Though Ambrose only touches upon injustice, he is not uncritical of Lewis. Certainly, he portrays this figure as a superb explorer for his leadership, woodcraft and scientific skills. But the author is quick to point-out failures in judgment or problems of temperament. Ambrose critically examines Lewis’s decisions, (like his determination to divide the party on the return trip), his depressions and his suicide, with as thorough a view as possible given the available information.

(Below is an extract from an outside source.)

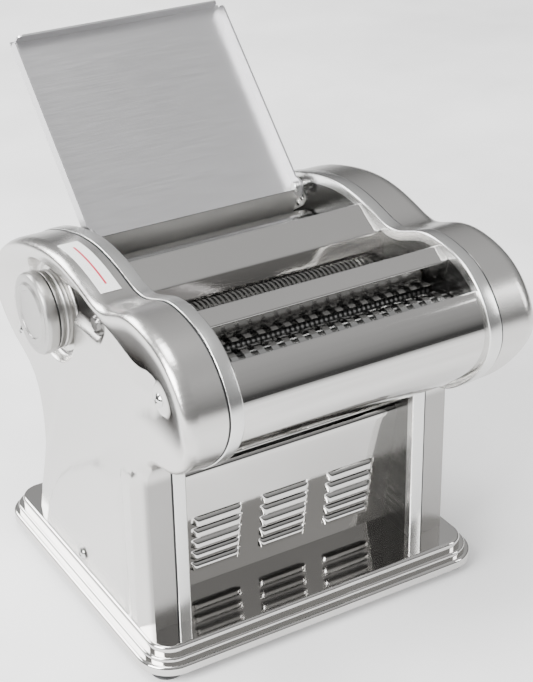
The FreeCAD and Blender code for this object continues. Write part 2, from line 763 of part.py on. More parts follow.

The entire project of Undaunted Courage is accomplished without the use of primary sources. Even the letters of Lewis and Clark to their contemporaries are quoted from other historian’s compilations. No new data is contributed by the author. On a positive note, there are also no hare-brained theories or misleading views. There is nothing wrong with marshalling existing resources into an exciting tale; especially when that tale permits a wider audience to access a wealth of history they would not otherwise read. Ambrose created a bestseller that informed hundreds of thousands of readers on a subject they would never have approached. For a non-fiction reader who is looking for an entertaining account of Lewis and the expedition that covers its most important facts, this book is a fine choice.


Ambrose, Stephen E. Undaunted Courage. Meriwether Lewis, Thomas Jefferson and the Opening of the American West. New York: Simon and Schuster, 2003.